Northern Chile and northwestern Argentina follow a different rhythm. The Atacama region is generally easier to drive most of the year, but summer can bring rain issues farther east in the Altiplano and northwest Argentina. If your trip combines Patagonia and the north, do not treat them as one weather system. They are not.
A practical rule is to put the most weather-sensitive section first or second in your route, not at the end when delays hurt more. If Patagonia is the reason for the trip, anchor your itinerary there and let the rest flex around it.
Route logic: which direction makes sense?
Southbound first is the most common and often the easiest to manage. You land in central Chile, collect or organize your vehicle, buy supplies, handle any final admin, and gradually build confidence before the roads get longer and the weather gets harsher. This is especially useful for travelers who have never driven in South America.
Northbound can be smart if you are starting in Patagonia at the right time and want a warmer, easier finish. It also works well if you plan to continue into Bolivia or Peru later, because you avoid backtracking. The trade-off is that a northbound plan usually needs tighter timing at the start. If you arrive late in the season, you do not have much margin.
Loop routes are underrated. Instead of trying to "complete" both countries, many experienced overlanders use Chile for setup and Pacific-side travel, Argentina for big mileage, then cross back where the route naturally closes.

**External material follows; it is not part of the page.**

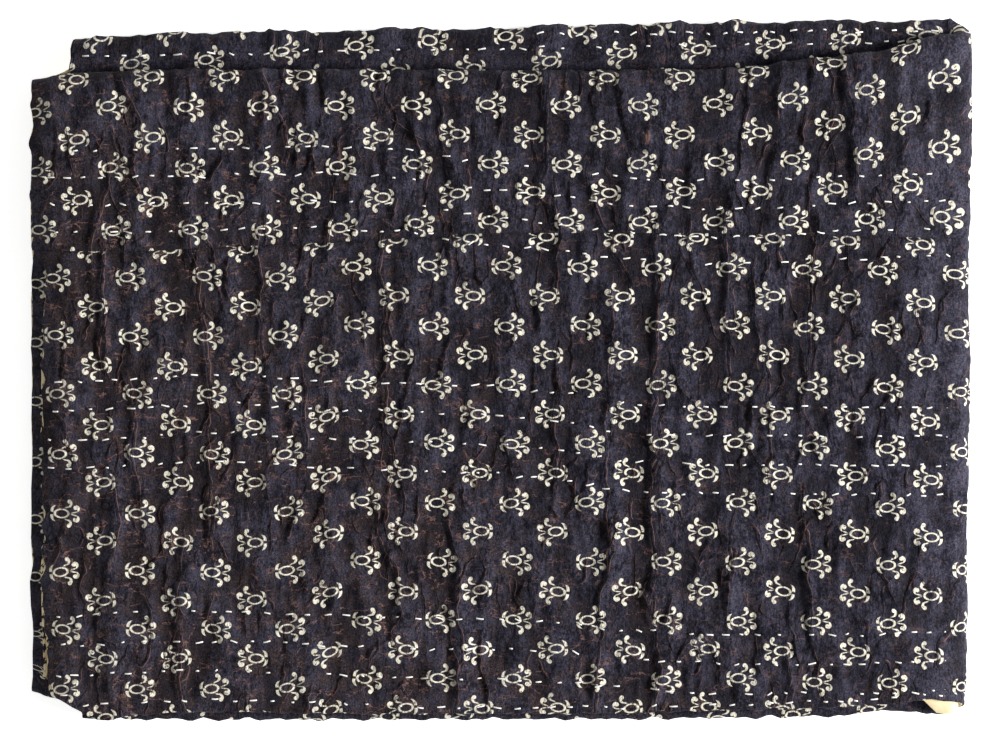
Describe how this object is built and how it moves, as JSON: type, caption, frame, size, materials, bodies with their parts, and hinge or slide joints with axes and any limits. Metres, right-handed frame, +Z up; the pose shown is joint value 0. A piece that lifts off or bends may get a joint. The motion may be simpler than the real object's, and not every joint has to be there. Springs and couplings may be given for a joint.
{
  "type": "quilted throw blanket",
  "caption": "Printed cotton throw, hand quilted to a cream backing, lying folded in a flat rectangle for a bed, sofa or shelf.",
  "frame": {"origin": "middle of the underside of the folded throw's bounding box, on the surface it lies on", "axes": "+X along the long side of the folded throw towards its main fold, +Y from the open hem edge towards the folded edge, +Z up"},
  "size_m": [0.6472, 0.4802, 0.0363],
  "materials": {
    "printed_cotton": "soft washed cotton, dark indigo with a small cream block print, worn brown along its creases",
    "cream_cotton": "plain cream cotton, matt",
    "quilting_thread": "white cotton thread"
  },
  "bodies": {
    "root": {"hem_panel": "printed_cotton", "main_panel": "printed_cotton", "backing_cloth": "cream_cotton"}
  },
  "joints": []
}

This gives you variety without forcing every famous stop into one trip.
Vehicle choice changes the route
Not every overland route needs a 4WD, and not every traveler should buy the cheapest vehicle available just to say they own one. Vehicle choice should match road surface, trip length, gear load, and how remote you want to camp.
A campervan works well for paved and mixed-surface routes in central Chile, the Lake District, and large sections of Argentina where you want comfort and fast setup. A 4WD starts to matter more when your plan includes rougher Patagonian roads, remote trailheads, wind exposure, or carrying bulky sports gear. Ground clearance matters more often than people expect, especially once the route leaves the main tourist corridor.
This is where trip length matters. On a shorter itinerary, renting the right vehicle saves time and avoids paperwork. On a longer itinerary, buying can open up more route options and make your budget work harder. But buying only makes sense if you account for the full timeline, including ownership transfer and your resale strategy at the end.
Paperwork is part of the route
Chile Argentina overland route planning is not only about geography. It is also about legal sequencing. If you are a foreign traveler buying a vehicle in Chile, the administrative path needs to start early enough that ownership transfer does not eat into your travel window.
In practical terms, that means planning for your tax ID process, purchase paperwork, and transfer timing before you map out the first thousand miles. If you leave this until arrival and expect to be on the road immediately, you are likely to compress the fun part of the trip. The best route plans treat bureaucracy like weather - not exciting, but very real.
The border side matters too. Your vehicle documents need to match the route you are attempting. Temporary import rules, ownership proof, and the way paperwork is presented can all affect how fast you cross. One missing or poorly timed document can create a delay that is far more expensive than choosing the right support from the beginning.
For travelers buying in Chile, this is exactly why hands-on help matters. A service that secures the investor RUT, guides ownership transfer, and helps structure the resale timeline is not just a convenience. It protects route feasibility.
Border crossings: build for flexibility
Crossing between Chile and Argentina is normal and manageable, but it should not be treated like crossing a state line in the US. Some passes are fast and straightforward. Others are weather-sensitive, seasonal, or simply slower than travelers expect.
When you plan your route, build around primary and backup crossings. If one mountain pass closes because of wind or snow, you want the route to bend without collapsing. This is especially relevant in Patagonia, where a border closure can turn a clean three-day transit into a much longer repositioning drive.
You should also avoid overstacking fixed bookings near crossings. If your route depends on arriving at a border by a certain hour after a long drive, you are setting up stress where you do not need it. Better to place your non-negotiable dates in major hubs and keep crossing days loose.
A realistic route framework for longer trips
If you have 3 to 6 months, one of the strongest structures is to begin in Santiago, organize the vehicle, then head south through central Chile and the Lake District. Cross into Argentina around the northern Patagonian zone, use Argentina for efficient mileage and inland highlights, then decide whether your main goal is deeper Patagonia or a northbound extension.
If Patagonia is the priority, continue south with enough buffer for weather and ferries, then return north on the side of the Andes you enjoyed less the first time. If your broader goal is a continental route, keep Patagonia disciplined, avoid too much backtracking, and preserve time for the north. Many travelers spend too long improvising in the south and then rush the rest of the continent.
If you only have 4 to 8 weeks, simplify. Pick either a Chile-heavy route with one or two strategic crossings, or an Argentina-heavy route with a clear Chile entry and exit. Trying to cover both countries fully in a short window usually means too many driving days and not enough time in the places you actually came for.
The planning question that saves the most time
Before you choose roads, ask this: where do you want the vehicle to end? That answer influences whether you should rent or buy, how early you need to start paperwork, and whether your route should loop or run one way.
A lot of route problems are really exit problems. Travelers focus on launch day and leave the final month unplanned. Then resale timing, document delays, or a poorly placed finishing point starts cutting into the trip. Working backward from your ideal exit usually produces a cleaner route than planning forward from arrival.
If your goal is freedom, the smartest route is the one that leaves room for changes without creating admin problems later. That is what good planning does. It gives you options on the road because the critical decisions were made early and in the right order.
The best overland trips through Chile and Argentina do not feel rushed or fragile. They feel like there is always one more turn you can take, because the route was built on real timing, the right vehicle, and paperwork that was handled before it became your problem.